• What the task requires: Copy out all lines that hold "joints".

• Supplied material:
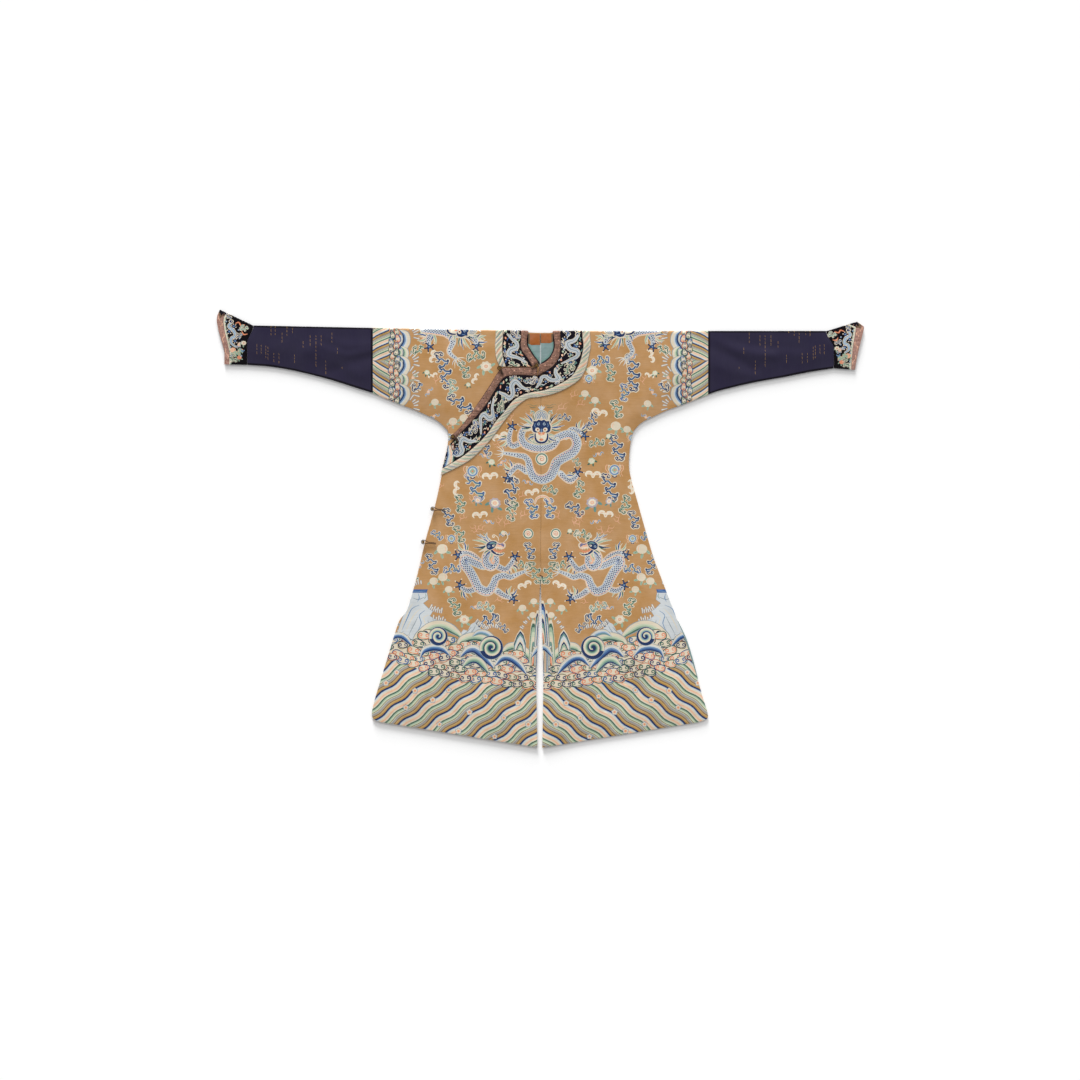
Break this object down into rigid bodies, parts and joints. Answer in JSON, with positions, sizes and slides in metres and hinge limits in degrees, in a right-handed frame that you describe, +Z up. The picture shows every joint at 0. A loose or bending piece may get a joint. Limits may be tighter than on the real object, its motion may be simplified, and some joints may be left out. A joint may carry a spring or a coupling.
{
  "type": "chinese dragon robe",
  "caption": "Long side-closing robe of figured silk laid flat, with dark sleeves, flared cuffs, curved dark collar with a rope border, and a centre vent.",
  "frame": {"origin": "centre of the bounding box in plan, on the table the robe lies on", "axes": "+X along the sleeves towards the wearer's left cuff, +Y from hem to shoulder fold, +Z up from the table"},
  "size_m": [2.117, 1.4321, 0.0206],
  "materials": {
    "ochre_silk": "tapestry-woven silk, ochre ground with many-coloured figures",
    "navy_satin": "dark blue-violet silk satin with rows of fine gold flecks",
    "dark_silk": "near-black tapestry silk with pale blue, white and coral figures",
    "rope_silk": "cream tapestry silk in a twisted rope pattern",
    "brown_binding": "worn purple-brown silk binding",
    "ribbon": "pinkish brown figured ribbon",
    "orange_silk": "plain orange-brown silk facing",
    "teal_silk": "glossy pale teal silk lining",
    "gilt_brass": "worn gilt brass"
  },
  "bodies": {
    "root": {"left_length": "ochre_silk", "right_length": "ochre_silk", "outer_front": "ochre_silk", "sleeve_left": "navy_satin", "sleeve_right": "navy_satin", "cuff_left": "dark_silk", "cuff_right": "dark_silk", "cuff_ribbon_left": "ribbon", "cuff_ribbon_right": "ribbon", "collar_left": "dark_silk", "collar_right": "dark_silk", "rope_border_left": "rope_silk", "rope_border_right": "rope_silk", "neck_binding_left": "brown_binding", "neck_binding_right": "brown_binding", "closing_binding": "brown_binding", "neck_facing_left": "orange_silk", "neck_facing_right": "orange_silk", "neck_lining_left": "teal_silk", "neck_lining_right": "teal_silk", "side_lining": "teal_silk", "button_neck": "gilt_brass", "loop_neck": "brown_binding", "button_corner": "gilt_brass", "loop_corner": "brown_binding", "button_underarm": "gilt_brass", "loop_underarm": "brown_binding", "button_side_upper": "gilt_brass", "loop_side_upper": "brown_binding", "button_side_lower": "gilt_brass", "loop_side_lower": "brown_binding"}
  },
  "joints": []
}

• Task output:
Break this object down into rigid bodies, parts and joints. Answer in JSON, with positions, sizes and slides in metres and hinge limits in degrees, in a right-handed frame that you describe, +Z up. The picture shows every joint at 0. A loose or bending piece may get a joint. Limits may be tighter than on the real object, its motion may be simplified, and some joints may be left out. A joint may carry a spring or a coupling.
  "joints": []